Blocks allocated by map128_customMalloc and internal_customMalloc are tracked in an auxiliary red-black tree called blockstree. Each node stores the block’s start and end addresses, and its data field holds the index of the block in the p_blocks array.

Blocks allocated by AllocDynarecMap are tracked in a separate red-black tree, rbt_dynmem, where each node’s data field stores a pointer to the corresponding chunk entry.

Both trees provide an efficient mechanism for resolving a memory address to its corresponding blocklist_t.

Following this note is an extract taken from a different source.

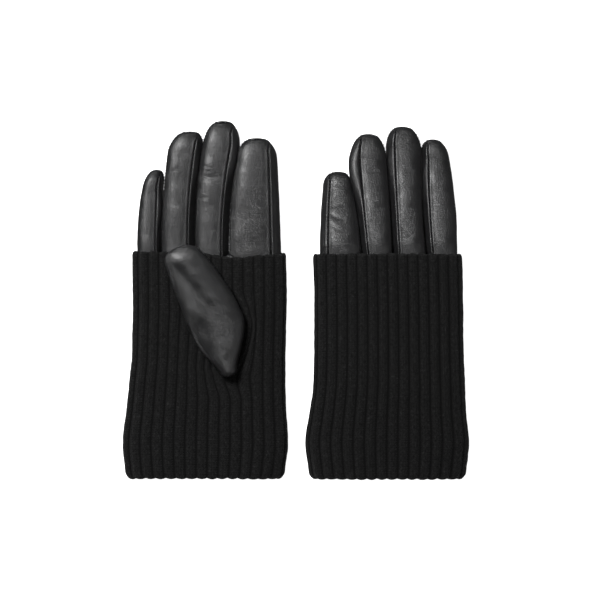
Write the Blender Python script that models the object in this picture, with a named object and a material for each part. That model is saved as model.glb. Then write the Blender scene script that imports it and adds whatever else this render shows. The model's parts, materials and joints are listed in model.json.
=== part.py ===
"""A pair of gentlemen's gloves: leather hands with turned-up rib-knit cuffs.

The right glove lies palm up with its thumb folded over the palm. The left
glove lies back up, with its thumb folded beneath it. Both gloves are the
same design, so one set of functions builds both, from two outline tables.

Frame: +Y to the fingertips, +X to the right, +Z up, z = 0 where the pair
lies. Sizes below are in millimetres and become metres at the end.

Inside a glove, an angle round a finger or the hand starts at the right
edge (+X) and turns through the palm, so 90 degrees is the palm's middle.
"""

import math

import bmesh
import bpy
import numpy as np

MM = 0.001

# --- driving dimensions ---------------------------------------------------
LENGTH = 238.7            # folded cuff edge to the longest fingertip, as faceted
GLOVE_OFFSET = {"right": -60.7, "left": 61.5}   # each hand's centre line, X

LEATHER = 0.9             # glove leather
LINING = 1.2              # knitted lining
KNIT = 2.2                # rib knit, one layer
GAP = 0.3                 # clearance between pieces that touch
LOOSE = 0.5               # between layers whose facets don't line up

CUFF_TOP = 151.0          # where the turned-up cuff ends
RIM_TOP = 153.0           # its bound-off edge
CUFF_TURNED_IN = 27.0     # how far the inner layer runs up to its seam
BINDING_TOP = 33.0        # tape over the seam between knit and leather
HAND_END = 155.2          # knuckle line, hand side
FINGER_START = 156.3      # knuckle line, finger side
# Sections shared by all layers, from where the leather starts.
HAND_HEIGHTS = (CUFF_TURNED_IN + GAP, BINDING_TOP, 42, 62, 80, 113)

RING_SIDES = 28           # facets round the hand
HAND_POWER = 3.0          # how square the hand's section is
FINGER_POWER = 2.5        # how square a finger's section is
FINGER_HALF = 7.0         # half the thickness of a stuffed finger
KNUCKLE_HALF = 6.5        # and at its root
TIP_TURNS = (48, 78)      # degrees round the fingertip of its last sections

# Depth of each layer's two faces below the outside of the cuff.
LEATHER_DEPTH = KNIT + GAP
LINING_DEPTH = LEATHER_DEPTH + LEATHER + LOOSE
FINGER_LINING_DEPTH = LEATHER + LOOSE

# --- seams, degrees round a finger ----------------------------------------
ROLL = 18                 # the seams sit turned towards the thumb side
FOURCHETTE_HALF = 36      # half the angle that a side strip covers
OUTER_SEAM = 50           # index and little outer seams, from the edge
SEAM_GAP = 1.6            # half the gap left at a seam

# --- thumb ----------------------------------------------------------------
THUMB_ROOT = (16.1, 69.3)         # lowest point of the thumb, on the palm
THUMB_LEAN = math.radians(22)     # leans away from the index finger
THUMB_LENGTH = 92.0
THUMB_HALF = 5.25                 # half its thickness
THUMB_POWER = 2.5
# distance along the thumb, reach to its left, reach to its right
THUMB_OUTLINE = ((3, 4, 6.7), (12.5, 7.5, 13.9), (23, 11.6, 20.5), (32, 12.7, 24.2),
                 (42, 12.7, 23.4), (56, 12, 20.3), (71, 12.2, 17), (82, 11, 13))
THUMB_TIP = (0.5, 92.0)

# Oval way from the hand into the thumb, and the pieces round it.
WAY_CENTRE = (17.9, 91.6)
WAY_LEAN = math.radians(15)
WAY_HALF = (4.6, 12.0)            # half width, half length of the clear way
WAY_DEEP = 8.0                    # how far the cut goes in, past every layer
HOLE_SIDES = 16

# --- joints ---------------------------------------------------------------
KNUCKLE_Y = 155.75
THUMB_HINGE = ((23.2, 74.0), (0.181, 0.983))    # a point, and its direction

# --- each glove's outline -------------------------------------------------
# cuff: height up the hand, left edge, right edge.
# palm and back: surface height at the cuff's mouth and further up.
# fingers: (height, left, right) sections, then the tip's (x, y).
GLOVES = {
    "right": {
        "palm_up": 1,
        "cuff": ((0, -50.5, 51.0), (4, -52.6, 52.8), (20.7, -54.6, 55.4), (31, -54.4, 55.0),
                 (41, -52.6, 54.2), (63, -50.5, 53.4), (88, -47.5, 53.4), (113, -47.7, 54.3),
                 (153, -48.1, 53.9)),
        "low": ((0, 0.0), (62, 0.0)),
        "high": ((0, 18.0), (62, 18.0)),
        "finger_middle": (9.0, 7.0),
        "fingers": {
            "index": (((FINGER_START, 16.6, 50.4), (186, 18.1, 49.4), (212.7, 21.9, 47.9)),
                      (34.6, 227.7)),
            "middle": (((FINGER_START, -5.8, 16.0), (186, -5.0, 17.4), (222, -1.0, 22.6)),
                       (12.3, 239.1)),
            "ring": (((FINGER_START, -28.3, -6.4), (186, -27.3, -5.6), (219, -24.2, -1.9)),
                     (-9.7, 232.1)),
            "little": (((FINGER_START, -44.4, -28.9), (178, -43.4, -28.6), (195, -40.8, -28.3)),
                       (-31.8, 206.5)),
        },
    },
    "left": {
        "palm_up": -1,
        "cuff": ((0, -50.5, 50.2), (4, -52.0, 51.6), (20.7, -54.4, 53.6), (28, -54.7, 53.8),
                 (42, -51.9, 51.8), (59, -49.4, 50.9), (80, -48.6, 50.0), (113, -48.6, 49.7),
                 (153, -49.3, 48.6)),
        "low": ((0, 0.0), (4, 0.0), (62, 10.8)),
        "high": ((0, 24.0), (4, 24.2), (62, 28.8)),
        "finger_middle": (19.8, 7.0),
        "fingers": {
            "index": (((FINGER_START, 24.6, 45.4), (184, 22.7, 44.5), (212.7, 22.9, 41.0)),
                      (29.8, 226.8)),
            "middle": (((FINGER_START, 2.6, 24.0), (186, 1.1, 22.0), (220, -0.4, 22.2)),
                       (9.6, 235.3)),
            "ring": (((FINGER_START, -18.3, 2.0), (186, -21.5, 0.5), (213, -23.8, -1.0)),
                     (-13.0, 230.4)),
            "little": (((FINGER_START, -44.7, -18.9), (178, -44.0, -21.2), (194, -42.6, -23.6)),
                       (-33.1, 205.2)),
        },
    },
}
FINGERS = ("index", "middle", "ring", "little")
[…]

May 01 '25 12:05 devarajabc

@ptitSeb , Here are the second and third parts of the document. Also, is the main difference between AllocDynarecMap() and internal_customMalloc() that AllocDynarecMap() is designed for single-threaded use, since it doesn't use any locks or atomic operations?

May 01 '25 12:05 devarajabc

This looks correct to me.

Note that I have just introduced "DynaCache" that serialize/deserialize Dynarec map to disk. There have been a few change internaly to make this works, but I don't think it changed any of the details on the memory allocator... (this also explains the difference between AllocDynarecMap and internal_customMalloc)

Jun 20 '25 12:06 ptitSeb

OK, I will update the document since some of the structure has changed.

Jun 24 '25 23:06 devarajabc

The doc can be separated, that's not a problem. There are still many things that could be documented. Like the BTYPE_MAP: it's introduced to help with the small allocation, that are used a lot internataly with rbtree and early steps of hash table... The hope was to be able to do a lock free allocator (still not done, not sure it's doable because of the "lowest" optimisation). There are some special case handling on the BTYPE_MAP whe rbtree are still not inited yet... Or when there is a re-entrant call bacuse of a rbtree allocation...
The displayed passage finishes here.